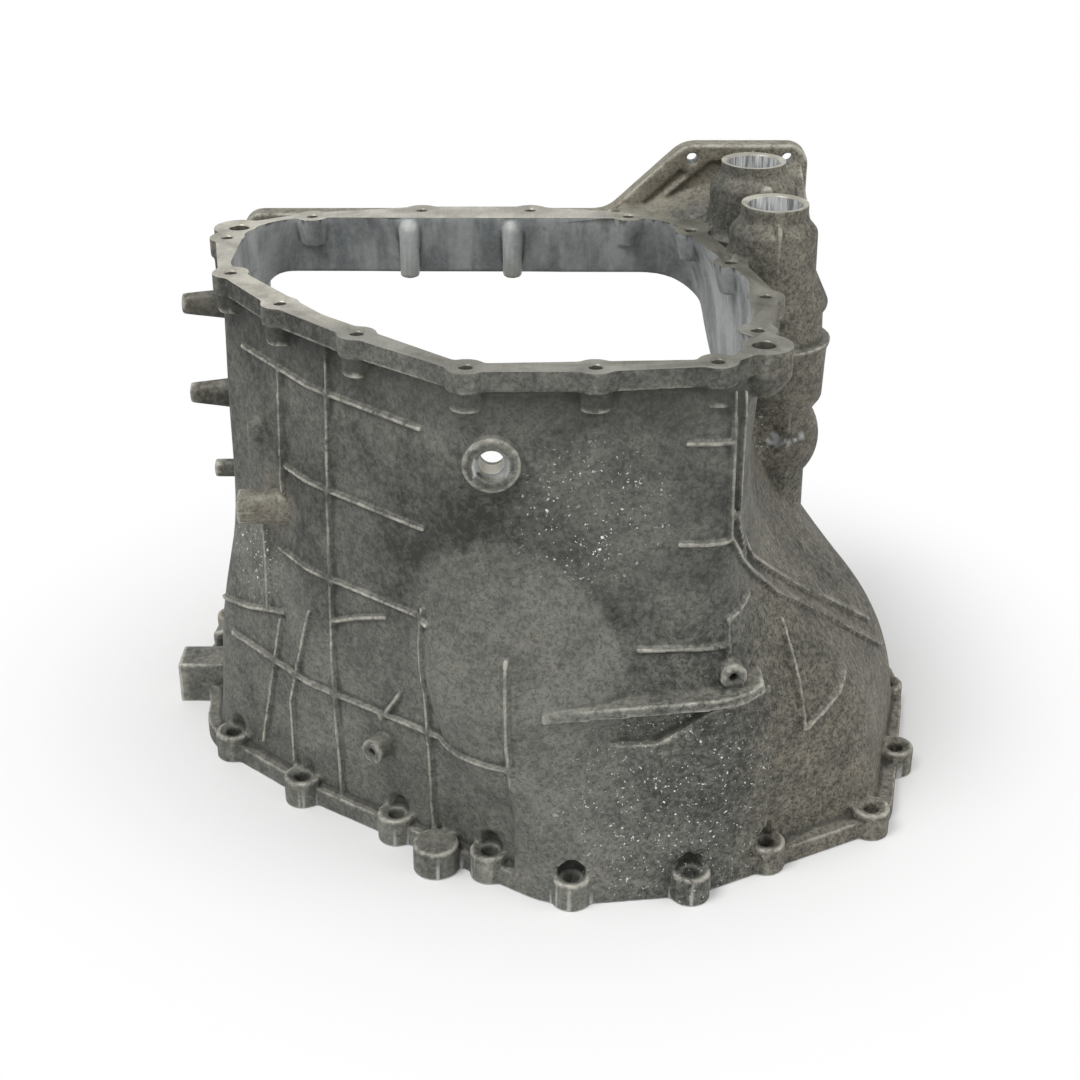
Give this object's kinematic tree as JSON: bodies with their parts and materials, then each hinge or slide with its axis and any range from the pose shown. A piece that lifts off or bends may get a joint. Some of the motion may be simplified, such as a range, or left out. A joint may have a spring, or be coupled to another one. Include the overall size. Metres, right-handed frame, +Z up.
{
  "type": "gearbox housing",
  "caption": "Die-cast light-alloy gearbox housing, open at top, foot and rear window, with bolt flanges, ribbed walls, two upright tubes and an oil plug boss.",
  "frame": {"origin": "centre of the bell flange's foot, on the bell's axis", "axes": "+Z up from the bell flange to the top flange, +Y towards the rear cover window, +X towards the tubes"},
  "size_m": [0.465, 0.465, 0.3405],
  "materials": {
    "cast_aluminium": "as cast and weathered, with machined flange faces and bores"
  },
  "bodies": {
    "root": {"housing_casting": "cast_aluminium"}
  },
  "joints": []
}
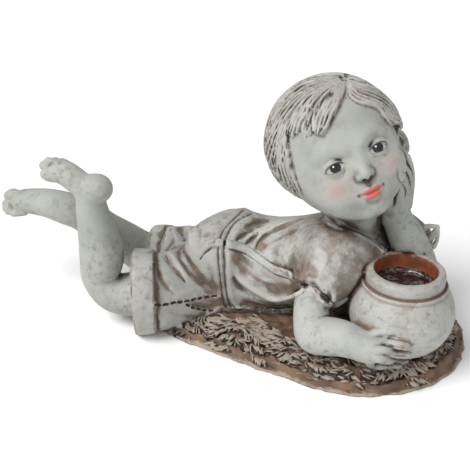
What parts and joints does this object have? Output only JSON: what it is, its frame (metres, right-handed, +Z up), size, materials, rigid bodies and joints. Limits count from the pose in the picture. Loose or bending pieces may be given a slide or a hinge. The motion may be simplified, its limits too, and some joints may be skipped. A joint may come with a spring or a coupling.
{
  "type": "child garden statue",
  "caption": "Cast garden statue of a child lying on a grassy mound, chin in hand, one arm round an open round pot.",
  "frame": {"origin": "centre of the bounding box's footprint, on the flat underside", "axes": "+X along the figure from feet to head and pot, +Y away from the side the figure is seen from, +Z up"},
  "size_m": [0.4296, 0.1794, 0.2333],
  "materials": {
    "statue": "matte cast resin and stone powder, whitewashed over brown, painted eyes, lips and cheeks, terracotta inside the pot"
  },
  "bodies": {
    "root": {"statue": "statue"}
  },
  "joints": []
}
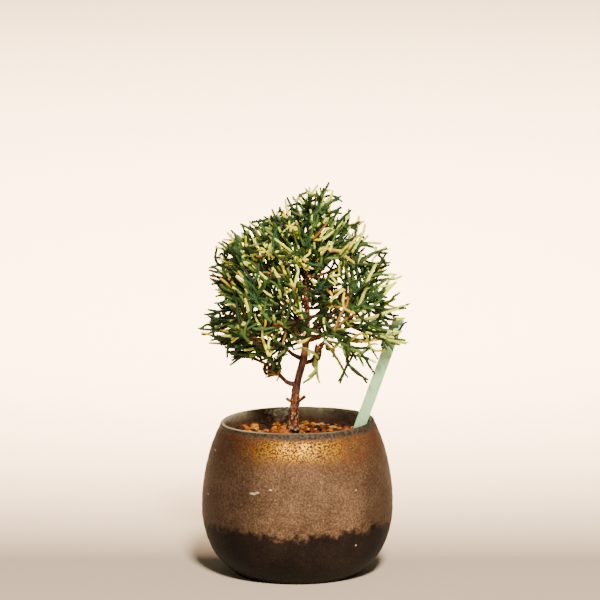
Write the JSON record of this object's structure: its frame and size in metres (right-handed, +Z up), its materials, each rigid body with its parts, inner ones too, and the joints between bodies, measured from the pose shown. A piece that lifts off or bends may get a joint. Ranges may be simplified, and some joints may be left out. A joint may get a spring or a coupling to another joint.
{
  "type": "miniature potted juniper",
  "caption": "Miniature variegated juniper with a leaning trunk and a full rounded crown, in a round stoneware pot of gravel with a blank plant label.",
  "frame": {"origin": "centre of the pot's flat underside", "axes": "+Z up the tree; the tree's front faces -Y; the trunk leans and the label stands towards +X"},
  "size_m": [0.0917, 0.086, 0.1763],
  "materials": {
    "stoneware": "matt, speckled",
    "gravel": "rough",
    "label_plastic": "satin",
    "bark": "flaking bark",
    "foliage": "scaly, matt"
  },
  "bodies": {
    "root": {"pot": "stoneware", "gravel": "gravel", "label": "label_plastic", "trunk": "bark", "bough_lower_left": "bark", "bough_left": "bark", "bough_stub": "bark", "bough_right": "bark", "bough_left_middle": "bark", "bough_upper_left": "bark", "bough_upper_right": "bark", "bough_front_left": "bark", "bough_front_right": "bark", "bough_back_left": "bark", "bough_back": "bark", "bough_back_right": "bark", "foliage_lower_left": "foliage", "foliage_low_left": "foliage", "foliage_left": "foliage", "foliage_upper_left": "foliage", "foliage_crest_left": "foliage", "foliage_top": "foliage", "foliage_crest_right": "foliage", "foliage_upper_right": "foliage", "foliage_right": "foliage", "foliage_far_right": "foliage", "foliage_hanging": "foliage", "foliage_stub_sprig": "foliage", "foliage_front_left": "foliage", "foliage_front_right": "foliage", "foliage_front_top": "foliage", "foliage_front": "foliage", "foliage_back_left": "foliage", "foliage_back": "foliage", "foliage_back_right": "foliage", "foliage_back_top": "foliage"}
  },
  "joints": []
}
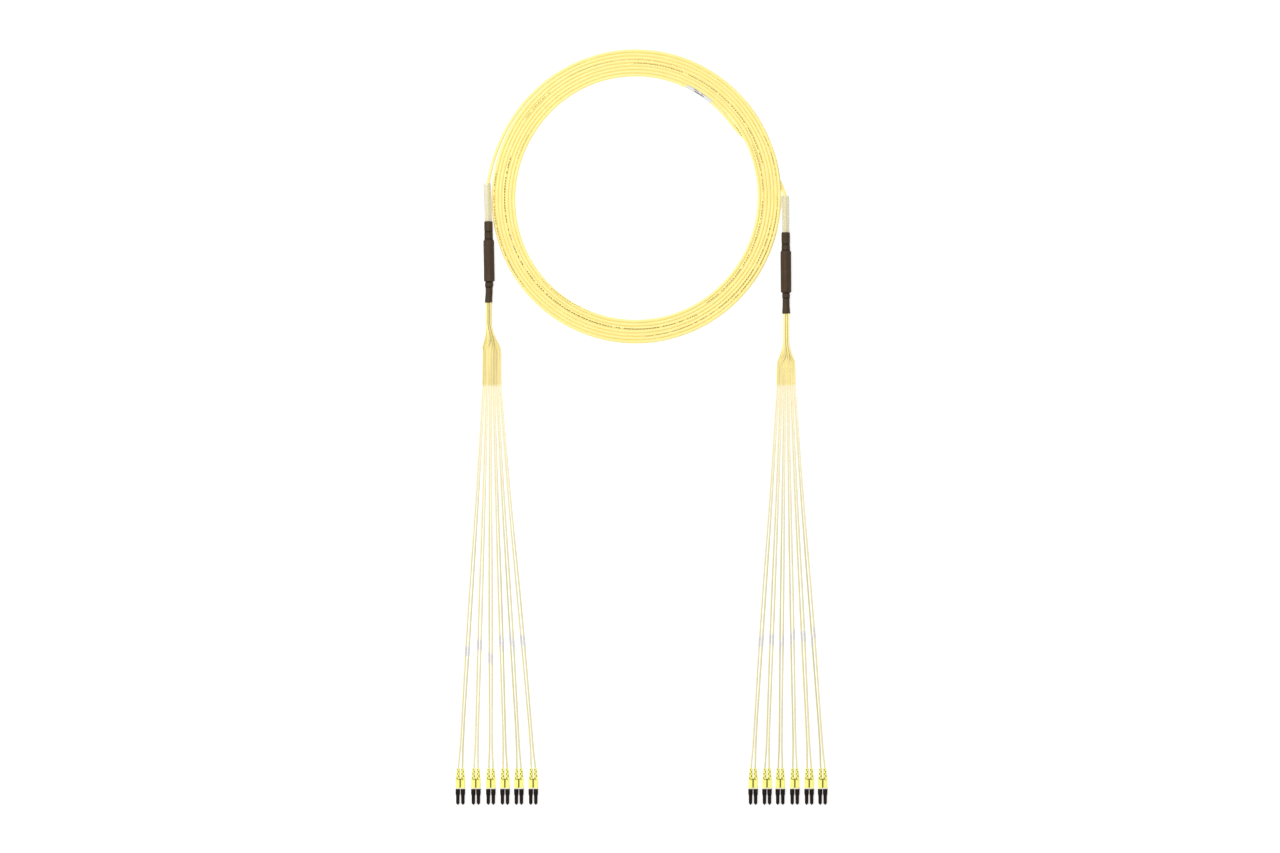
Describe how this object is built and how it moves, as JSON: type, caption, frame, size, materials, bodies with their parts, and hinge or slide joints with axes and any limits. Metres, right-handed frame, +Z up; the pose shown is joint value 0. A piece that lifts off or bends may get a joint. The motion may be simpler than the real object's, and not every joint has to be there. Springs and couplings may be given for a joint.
{
  "type": "fibre optic trunk cable",
  "caption": "Yellow fibre optic trunk cable wound into a flat coil, with a black heat-shrunk breakout at each end that fans out into thin legs with capped duplex connectors.",
  "frame": {"origin": "middle of the cable's footprint, on the floor it lies on", "axes": "+Y from the connectors to the coil, +X to the right seen from above, +Z up"},
  "size_m": [0.4566, 0.9286, 0.0136],
  "materials": {
    "cable_jacket": "satin extruded jacket",
    "leg_jacket": "satin extruded jacket",
    "heat_shrink": "dull shrunk tubing",
    "clear_plastic": "clear soft plastic",
    "label": "plain film label",
    "boot": "soft moulded boot",
    "connector": "moulded",
    "dust_cap": "moulded"
  },
  "bodies": {
    "root": {"trunk_coil": "cable_jacket", "trunk_tail_left": "cable_jacket", "trunk_tail_right": "cable_jacket", "cable_label": "label", "breakout_left": "heat_shrink", "clear_sleeve_left": "clear_plastic", "leg_wrap_left": "clear_plastic", "leg_left_01": "leg_jacket", "leg_left_02": "leg_jacket", "leg_left_03": "leg_jacket", "leg_left_04": "leg_jacket", "leg_left_05": "leg_jacket", "leg_left_06": "leg_jacket", "leg_left_07": "leg_jacket", "leg_left_08": "leg_jacket", "leg_left_09": "leg_jacket", "leg_left_10": "leg_jacket", "leg_left_11": "leg_jacket", "leg_left_12": "leg_jacket", "duplex_left_1": "connector", "dust_caps_left_1": "dust_cap", "duplex_left_2": "connector", "dust_caps_left_2": "dust_cap", "duplex_left_3": "connector", "dust_caps_left_3": "dust_cap", "duplex_left_4": "connector", "dust_caps_left_4": "dust_cap", "duplex_left_5": "connector", "dust_caps_left_5": "dust_cap", "duplex_left_6": "connector", "dust_caps_left_6": "dust_cap", "breakout_right": "heat_shrink", "clear_sleeve_right": "clear_plastic", "leg_wrap_right": "clear_plastic", "leg_right_01": "leg_jacket", "leg_right_02": "leg_jacket", "leg_right_03": "leg_jacket", "leg_right_04": "leg_jacket", "leg_right_05": "leg_jacket", "leg_right_06": "leg_jacket", "leg_right_07": "leg_jacket", "leg_right_08": "leg_jacket", "leg_right_09": "leg_jacket", "leg_right_10": "leg_jacket", "leg_right_11": "leg_jacket", "leg_right_12": "leg_jacket", "duplex_right_1": "connector", "dust_caps_right_1": "dust_cap", "duplex_right_2": "connector", "dust_caps_right_2": "dust_cap", "duplex_right_3": "connector", "dust_caps_right_3": "dust_cap", "duplex_right_4": "connector", "dust_caps_right_4": "dust_cap", "duplex_right_5": "connector", "dust_caps_right_5": "dust_cap", "duplex_right_6": "connector", "dust_caps_right_6": "dust_cap"}
  },
  "joints": []
}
....
- STATED EXERCISE:
Output all of the data above without any alteration.

- ANSWER FOR THE TASK:
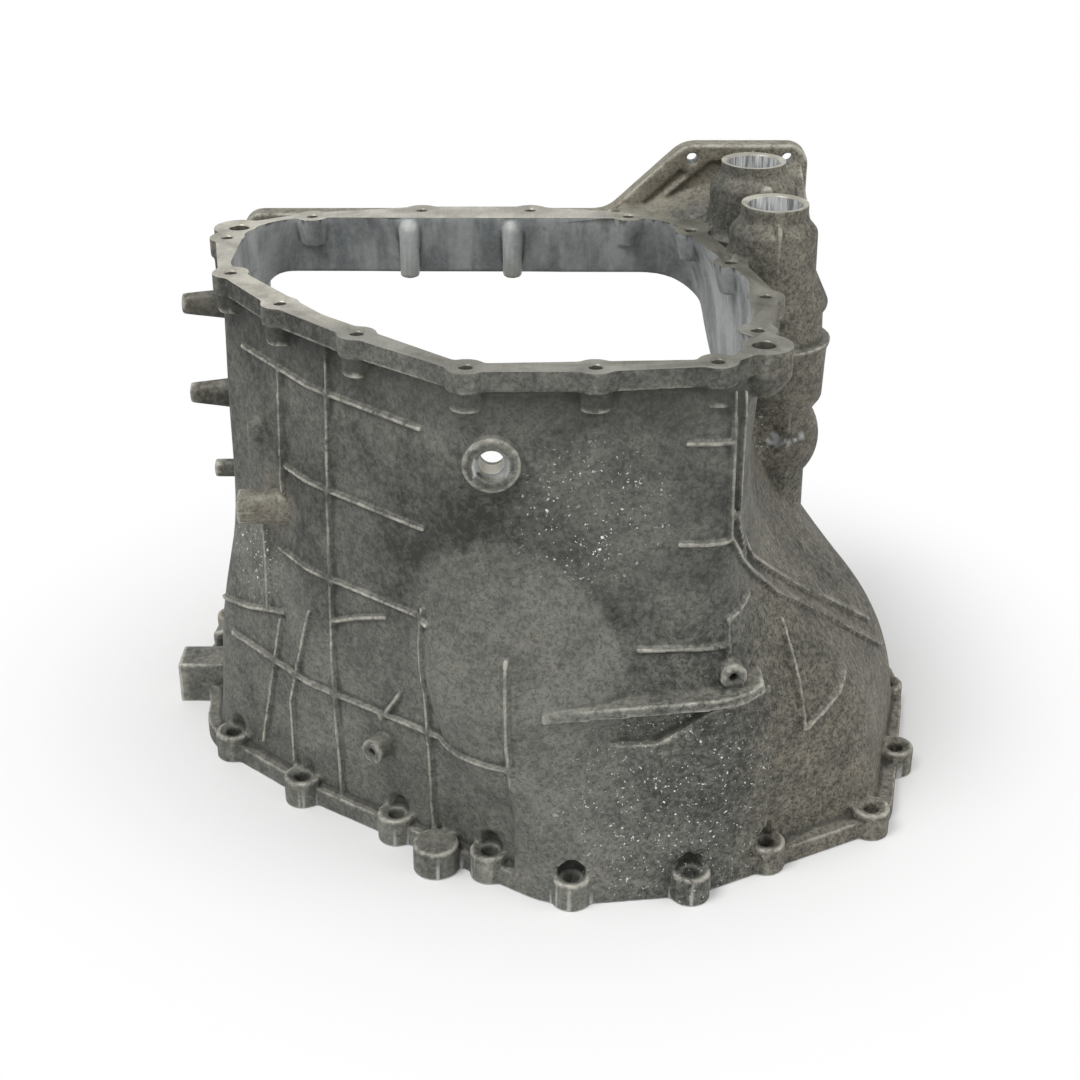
Give this object's kinematic tree as JSON: bodies with their parts and materials, then each hinge or slide with its axis and any range from the pose shown. A piece that lifts off or bends may get a joint. Some of the motion may be simplified, such as a range, or left out. A joint may have a spring, or be coupled to another one. Include the overall size. Metres, right-handed frame, +Z up.
{
  "type": "gearbox housing",
  "caption": "Die-cast light-alloy gearbox housing, open at top, foot and rear window, with bolt flanges, ribbed walls, two upright tubes and an oil plug boss.",
  "frame": {"origin": "centre of the bell flange's foot, on the bell's axis", "axes": "+Z up from the bell flange to the top flange, +Y towards the rear cover window, +X towards the tubes"},
  "size_m": [0.465, 0.465, 0.3405],
  "materials": {
    "cast_aluminium": "as cast and weathered, with machined flange faces and bores"
  },
  "bodies": {
    "root": {"housing_casting": "cast_aluminium"}
  },
  "joints": []
}
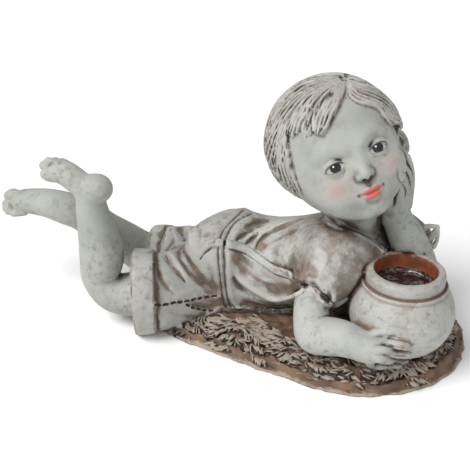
What parts and joints does this object have? Output only JSON: what it is, its frame (metres, right-handed, +Z up), size, materials, rigid bodies and joints. Limits count from the pose in the picture. Loose or bending pieces may be given a slide or a hinge. The motion may be simplified, its limits too, and some joints may be skipped. A joint may come with a spring or a coupling.
{
  "type": "child garden statue",
  "caption": "Cast garden statue of a child lying on a grassy mound, chin in hand, one arm round an open round pot.",
  "frame": {"origin": "centre of the bounding box's footprint, on the flat underside", "axes": "+X along the figure from feet to head and pot, +Y away from the side the figure is seen from, +Z up"},
  "size_m": [0.4296, 0.1794, 0.2333],
  "materials": {
    "statue": "matte cast resin and stone powder, whitewashed over brown, painted eyes, lips and cheeks, terracotta inside the pot"
  },
  "bodies": {
    "root": {"statue": "statue"}
  },
  "joints": []
}
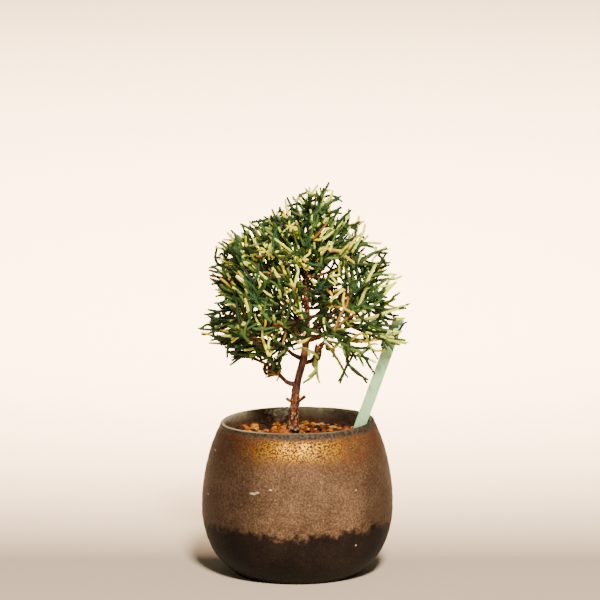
Write the JSON record of this object's structure: its frame and size in metres (right-handed, +Z up), its materials, each rigid body with its parts, inner ones too, and the joints between bodies, measured from the pose shown. A piece that lifts off or bends may get a joint. Ranges may be simplified, and some joints may be left out. A joint may get a spring or a coupling to another joint.
{
  "type": "miniature potted juniper",
  "caption": "Miniature variegated juniper with a leaning trunk and a full rounded crown, in a round stoneware pot of gravel with a blank plant label.",
  "frame": {"origin": "centre of the pot's flat underside", "axes": "+Z up the tree; the tree's front faces -Y; the trunk leans and the label stands towards +X"},
  "size_m": [0.0917, 0.086, 0.1763],
  "materials": {
    "stoneware": "matt, speckled",
    "gravel": "rough",
    "label_plastic": "satin",
    "bark": "flaking bark",
    "foliage": "scaly, matt"
  },
  "bodies": {
    "root": {"pot": "stoneware", "gravel": "gravel", "label": "label_plastic", "trunk": "bark", "bough_lower_left": "bark", "bough_left": "bark", "bough_stub": "bark", "bough_right": "bark", "bough_left_middle": "bark", "bough_upper_left": "bark", "bough_upper_right": "bark", "bough_front_left": "bark", "bough_front_right": "bark", "bough_back_left": "bark", "bough_back": "bark", "bough_back_right": "bark", "foliage_lower_left": "foliage", "foliage_low_left": "foliage", "foliage_left": "foliage", "foliage_upper_left": "foliage", "foliage_crest_left": "foliage", "foliage_top": "foliage", "foliage_crest_right": "foliage", "foliage_upper_right": "foliage", "foliage_right": "foliage", "foliage_far_right": "foliage", "foliage_hanging": "foliage", "foliage_stub_sprig": "foliage", "foliage_front_left": "foliage", "foliage_front_right": "foliage", "foliage_front_top": "foliage", "foliage_front": "foliage", "foliage_back_left": "foliage", "foliage_back": "foliage", "foliage_back_right": "foliage", "foliage_back_top": "foliage"}
  },
  "joints": []
}
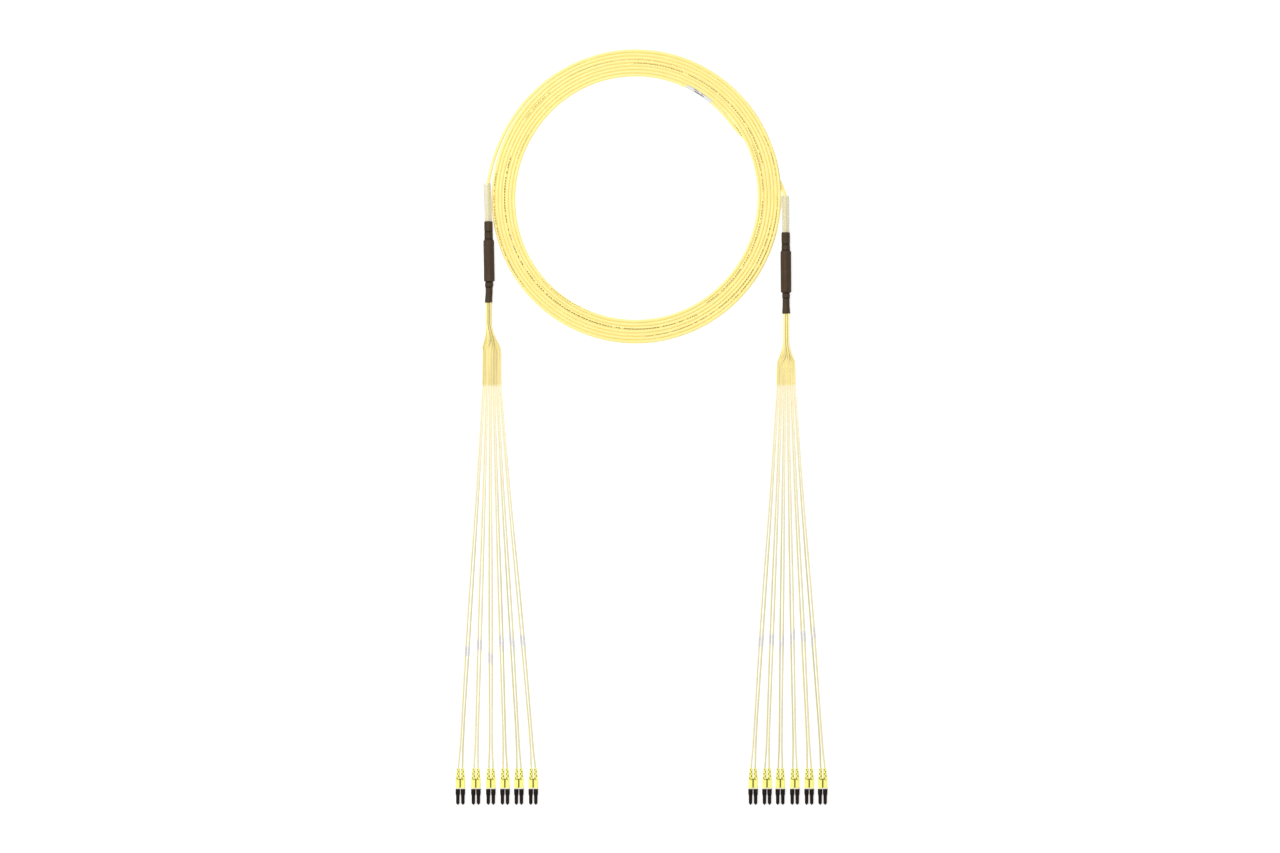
Describe how this object is built and how it moves, as JSON: type, caption, frame, size, materials, bodies with their parts, and hinge or slide joints with axes and any limits. Metres, right-handed frame, +Z up; the pose shown is joint value 0. A piece that lifts off or bends may get a joint. The motion may be simpler than the real object's, and not every joint has to be there. Springs and couplings may be given for a joint.
{
  "type": "fibre optic trunk cable",
  "caption": "Yellow fibre optic trunk cable wound into a flat coil, with a black heat-shrunk breakout at each end that fans out into thin legs with capped duplex connectors.",
  "frame": {"origin": "middle of the cable's footprint, on the floor it lies on", "axes": "+Y from the connectors to the coil, +X to the right seen from above, +Z up"},
  "size_m": [0.4566, 0.9286, 0.0136],
  "materials": {
    "cable_jacket": "satin extruded jacket",
    "leg_jacket": "satin extruded jacket",
    "heat_shrink": "dull shrunk tubing",
    "clear_plastic": "clear soft plastic",
    "label": "plain film label",
    "boot": "soft moulded boot",
    "connector": "moulded",
    "dust_cap": "moulded"
  },
  "bodies": {
    "root": {"trunk_coil": "cable_jacket", "trunk_tail_left": "cable_jacket", "trunk_tail_right": "cable_jacket", "cable_label": "label", "breakout_left": "heat_shrink", "clear_sleeve_left": "clear_plastic", "leg_wrap_left": "clear_plastic", "leg_left_01": "leg_jacket", "leg_left_02": "leg_jacket", "leg_left_03": "leg_jacket", "leg_left_04": "leg_jacket", "leg_left_05": "leg_jacket", "leg_left_06": "leg_jacket", "leg_left_07": "leg_jacket", "leg_left_08": "leg_jacket", "leg_left_09": "leg_jacket", "leg_left_10": "leg_jacket", "leg_left_11": "leg_jacket", "leg_left_12": "leg_jacket", "duplex_left_1": "connector", "dust_caps_left_1": "dust_cap", "duplex_left_2": "connector", "dust_caps_left_2": "dust_cap", "duplex_left_3": "connector", "dust_caps_left_3": "dust_cap", "duplex_left_4": "connector", "dust_caps_left_4": "dust_cap", "duplex_left_5": "connector", "dust_caps_left_5": "dust_cap", "duplex_left_6": "connector", "dust_caps_left_6": "dust_cap", "breakout_right": "heat_shrink", "clear_sleeve_right": "clear_plastic", "leg_wrap_right": "clear_plastic", "leg_right_01": "leg_jacket", "leg_right_02": "leg_jacket", "leg_right_03": "leg_jacket", "leg_right_04": "leg_jacket", "leg_right_05": "leg_jacket", "leg_right_06": "leg_jacket", "leg_right_07": "leg_jacket", "leg_right_08": "leg_jacket", "leg_right_09": "leg_jacket", "leg_right_10": "leg_jacket", "leg_right_11": "leg_jacket", "leg_right_12": "leg_jacket", "duplex_right_1": "connector", "dust_caps_right_1": "dust_cap", "duplex_right_2": "connector", "dust_caps_right_2": "dust_cap", "duplex_right_3": "connector", "dust_caps_right_3": "dust_cap", "duplex_right_4": "connector", "dust_caps_right_4": "dust_cap", "duplex_right_5": "connector", "dust_caps_right_5": "dust_cap", "duplex_right_6": "connector", "dust_caps_right_6": "dust_cap"}
  },
  "joints": []
}